## BEGIN Data shown

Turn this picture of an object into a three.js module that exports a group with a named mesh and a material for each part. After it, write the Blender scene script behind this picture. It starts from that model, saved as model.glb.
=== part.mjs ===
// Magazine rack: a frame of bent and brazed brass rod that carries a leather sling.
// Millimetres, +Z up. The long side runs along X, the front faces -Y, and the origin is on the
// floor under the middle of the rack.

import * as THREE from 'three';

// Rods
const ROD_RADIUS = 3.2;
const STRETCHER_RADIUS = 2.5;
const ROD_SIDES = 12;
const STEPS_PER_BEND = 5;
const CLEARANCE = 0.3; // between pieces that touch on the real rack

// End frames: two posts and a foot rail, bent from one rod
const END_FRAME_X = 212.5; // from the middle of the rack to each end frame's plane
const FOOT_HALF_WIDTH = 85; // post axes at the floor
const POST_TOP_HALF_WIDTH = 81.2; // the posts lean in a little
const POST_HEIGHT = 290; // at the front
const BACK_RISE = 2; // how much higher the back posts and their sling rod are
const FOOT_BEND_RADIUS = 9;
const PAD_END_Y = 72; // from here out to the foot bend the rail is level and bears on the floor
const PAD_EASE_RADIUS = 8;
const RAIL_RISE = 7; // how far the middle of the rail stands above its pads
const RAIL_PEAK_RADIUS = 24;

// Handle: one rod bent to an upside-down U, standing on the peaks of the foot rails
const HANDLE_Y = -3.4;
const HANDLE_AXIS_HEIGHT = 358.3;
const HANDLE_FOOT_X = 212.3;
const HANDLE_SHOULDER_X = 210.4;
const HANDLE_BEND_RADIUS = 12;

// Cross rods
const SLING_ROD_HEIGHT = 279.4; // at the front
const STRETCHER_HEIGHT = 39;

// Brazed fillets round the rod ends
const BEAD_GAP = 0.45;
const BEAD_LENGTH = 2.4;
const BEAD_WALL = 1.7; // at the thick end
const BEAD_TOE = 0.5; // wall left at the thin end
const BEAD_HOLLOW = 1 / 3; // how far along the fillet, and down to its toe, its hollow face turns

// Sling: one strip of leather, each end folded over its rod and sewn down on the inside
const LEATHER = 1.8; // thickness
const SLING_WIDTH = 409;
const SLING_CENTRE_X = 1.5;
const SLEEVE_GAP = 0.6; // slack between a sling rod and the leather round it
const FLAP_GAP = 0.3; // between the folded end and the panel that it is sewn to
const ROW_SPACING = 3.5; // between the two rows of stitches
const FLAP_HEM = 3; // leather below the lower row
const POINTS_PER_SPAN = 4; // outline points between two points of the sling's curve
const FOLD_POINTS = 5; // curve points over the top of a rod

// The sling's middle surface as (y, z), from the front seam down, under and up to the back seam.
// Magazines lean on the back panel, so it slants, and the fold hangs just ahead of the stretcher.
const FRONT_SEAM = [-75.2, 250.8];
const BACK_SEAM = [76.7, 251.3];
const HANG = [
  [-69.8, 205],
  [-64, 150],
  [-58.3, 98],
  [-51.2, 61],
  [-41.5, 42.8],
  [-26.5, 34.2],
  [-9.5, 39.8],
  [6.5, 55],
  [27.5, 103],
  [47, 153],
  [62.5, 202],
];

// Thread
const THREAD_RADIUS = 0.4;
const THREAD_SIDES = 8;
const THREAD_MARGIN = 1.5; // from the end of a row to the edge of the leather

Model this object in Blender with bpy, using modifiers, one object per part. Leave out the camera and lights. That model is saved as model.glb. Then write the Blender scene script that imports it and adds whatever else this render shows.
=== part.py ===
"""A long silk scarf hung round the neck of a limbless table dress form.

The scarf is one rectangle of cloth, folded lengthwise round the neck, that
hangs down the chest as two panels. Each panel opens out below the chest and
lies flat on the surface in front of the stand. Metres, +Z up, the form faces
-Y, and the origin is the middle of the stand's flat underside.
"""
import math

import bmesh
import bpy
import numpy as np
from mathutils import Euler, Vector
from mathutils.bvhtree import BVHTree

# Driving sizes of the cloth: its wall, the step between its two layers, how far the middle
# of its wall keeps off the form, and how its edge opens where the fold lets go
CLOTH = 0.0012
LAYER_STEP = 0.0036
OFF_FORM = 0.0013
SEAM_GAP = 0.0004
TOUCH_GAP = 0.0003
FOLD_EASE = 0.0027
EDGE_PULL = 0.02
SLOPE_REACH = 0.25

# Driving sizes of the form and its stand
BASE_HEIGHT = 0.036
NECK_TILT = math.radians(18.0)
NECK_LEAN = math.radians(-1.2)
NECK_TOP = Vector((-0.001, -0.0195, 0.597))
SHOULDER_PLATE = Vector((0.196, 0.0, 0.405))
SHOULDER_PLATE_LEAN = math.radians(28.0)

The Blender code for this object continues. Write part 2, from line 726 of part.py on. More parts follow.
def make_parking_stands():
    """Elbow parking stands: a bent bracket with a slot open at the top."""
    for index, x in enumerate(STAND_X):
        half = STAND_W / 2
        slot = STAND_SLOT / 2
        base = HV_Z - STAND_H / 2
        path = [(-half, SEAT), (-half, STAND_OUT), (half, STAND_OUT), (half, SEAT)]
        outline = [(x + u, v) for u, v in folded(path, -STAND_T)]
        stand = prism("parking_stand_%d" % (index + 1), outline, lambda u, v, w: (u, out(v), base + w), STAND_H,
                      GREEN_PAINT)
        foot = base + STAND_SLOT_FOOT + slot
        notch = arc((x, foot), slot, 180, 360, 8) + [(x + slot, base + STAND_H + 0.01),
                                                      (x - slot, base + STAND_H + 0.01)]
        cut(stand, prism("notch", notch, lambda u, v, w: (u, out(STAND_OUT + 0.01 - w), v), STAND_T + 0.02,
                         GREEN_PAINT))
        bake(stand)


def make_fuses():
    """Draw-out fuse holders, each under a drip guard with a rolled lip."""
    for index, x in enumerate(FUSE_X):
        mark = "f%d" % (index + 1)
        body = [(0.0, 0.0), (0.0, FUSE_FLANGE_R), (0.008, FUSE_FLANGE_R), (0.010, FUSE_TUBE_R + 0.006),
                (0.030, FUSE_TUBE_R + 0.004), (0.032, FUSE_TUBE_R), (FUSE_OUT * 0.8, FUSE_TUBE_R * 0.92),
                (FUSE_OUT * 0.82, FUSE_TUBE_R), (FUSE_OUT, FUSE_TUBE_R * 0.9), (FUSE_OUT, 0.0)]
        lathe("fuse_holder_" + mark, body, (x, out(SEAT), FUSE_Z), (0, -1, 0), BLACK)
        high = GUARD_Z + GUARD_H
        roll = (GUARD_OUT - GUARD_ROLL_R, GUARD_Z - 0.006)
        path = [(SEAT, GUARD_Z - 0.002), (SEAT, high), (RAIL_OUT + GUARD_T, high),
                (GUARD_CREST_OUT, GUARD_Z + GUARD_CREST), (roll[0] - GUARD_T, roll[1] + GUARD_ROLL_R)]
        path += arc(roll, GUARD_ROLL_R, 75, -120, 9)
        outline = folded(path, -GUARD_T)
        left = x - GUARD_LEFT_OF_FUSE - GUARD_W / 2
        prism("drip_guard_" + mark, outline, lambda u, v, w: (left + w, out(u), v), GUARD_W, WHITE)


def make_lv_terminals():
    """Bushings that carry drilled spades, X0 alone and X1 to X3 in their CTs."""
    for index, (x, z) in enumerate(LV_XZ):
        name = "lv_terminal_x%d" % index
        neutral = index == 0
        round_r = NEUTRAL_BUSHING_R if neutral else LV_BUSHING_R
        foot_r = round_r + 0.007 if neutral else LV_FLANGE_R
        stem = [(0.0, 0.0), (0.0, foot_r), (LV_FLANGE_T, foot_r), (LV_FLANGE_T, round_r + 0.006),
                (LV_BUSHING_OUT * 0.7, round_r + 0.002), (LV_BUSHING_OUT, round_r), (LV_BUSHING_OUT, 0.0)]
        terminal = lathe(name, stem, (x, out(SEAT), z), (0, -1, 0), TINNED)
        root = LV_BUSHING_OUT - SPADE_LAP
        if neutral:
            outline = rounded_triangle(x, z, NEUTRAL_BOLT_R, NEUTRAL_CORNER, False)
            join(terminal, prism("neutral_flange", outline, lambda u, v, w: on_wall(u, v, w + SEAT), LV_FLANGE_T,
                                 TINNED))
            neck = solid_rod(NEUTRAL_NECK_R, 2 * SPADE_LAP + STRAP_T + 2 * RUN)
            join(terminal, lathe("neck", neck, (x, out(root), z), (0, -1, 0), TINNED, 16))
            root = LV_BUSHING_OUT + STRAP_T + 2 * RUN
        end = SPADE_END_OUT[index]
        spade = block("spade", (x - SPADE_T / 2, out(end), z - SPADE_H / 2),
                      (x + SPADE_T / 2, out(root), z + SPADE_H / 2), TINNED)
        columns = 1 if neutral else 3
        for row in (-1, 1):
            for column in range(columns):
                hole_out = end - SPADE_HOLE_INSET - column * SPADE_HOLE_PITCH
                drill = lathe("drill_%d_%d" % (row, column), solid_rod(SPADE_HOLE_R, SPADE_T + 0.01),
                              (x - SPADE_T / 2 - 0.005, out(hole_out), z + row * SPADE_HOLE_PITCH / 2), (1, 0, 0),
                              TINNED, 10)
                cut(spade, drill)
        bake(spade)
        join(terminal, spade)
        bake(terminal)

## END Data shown

Print, please, the lines above from the very first through the one that holds "const BEAD_HOLLOW = 1", both included, word for word and with nothing else.

Turn this picture of an object into a three.js module that exports a group with a named mesh and a material for each part. After it, write the Blender scene script behind this picture. It starts from that model, saved as model.glb.
=== part.mjs ===
// Magazine rack: a frame of bent and brazed brass rod that carries a leather sling.
// Millimetres, +Z up. The long side runs along X, the front faces -Y, and the origin is on the
// floor under the middle of the rack.

import * as THREE from 'three';

// Rods
const ROD_RADIUS = 3.2;
const STRETCHER_RADIUS = 2.5;
const ROD_SIDES = 12;
const STEPS_PER_BEND = 5;
const CLEARANCE = 0.3; // between pieces that touch on the real rack

// End frames: two posts and a foot rail, bent from one rod
const END_FRAME_X = 212.5; // from the middle of the rack to each end frame's plane
const FOOT_HALF_WIDTH = 85; // post axes at the floor
const POST_TOP_HALF_WIDTH = 81.2; // the posts lean in a little
const POST_HEIGHT = 290; // at the front
const BACK_RISE = 2; // how much higher the back posts and their sling rod are
const FOOT_BEND_RADIUS = 9;
const PAD_END_Y = 72; // from here out to the foot bend the rail is level and bears on the floor
const PAD_EASE_RADIUS = 8;
const RAIL_RISE = 7; // how far the middle of the rail stands above its pads
const RAIL_PEAK_RADIUS = 24;

// Handle: one rod bent to an upside-down U, standing on the peaks of the foot rails
const HANDLE_Y = -3.4;
const HANDLE_AXIS_HEIGHT = 358.3;
const HANDLE_FOOT_X = 212.3;
const HANDLE_SHOULDER_X = 210.4;
const HANDLE_BEND_RADIUS = 12;

// Cross rods
const SLING_ROD_HEIGHT = 279.4; // at the front
const STRETCHER_HEIGHT = 39;

// Brazed fillets round the rod ends
const BEAD_GAP = 0.45;
const BEAD_LENGTH = 2.4;
const BEAD_WALL = 1.7; // at the thick end
const BEAD_TOE = 0.5; // wall left at the thin end
const BEAD_HOLLOW = 1 / 3; // how far along the fillet, and down to its toe, its hollow face turns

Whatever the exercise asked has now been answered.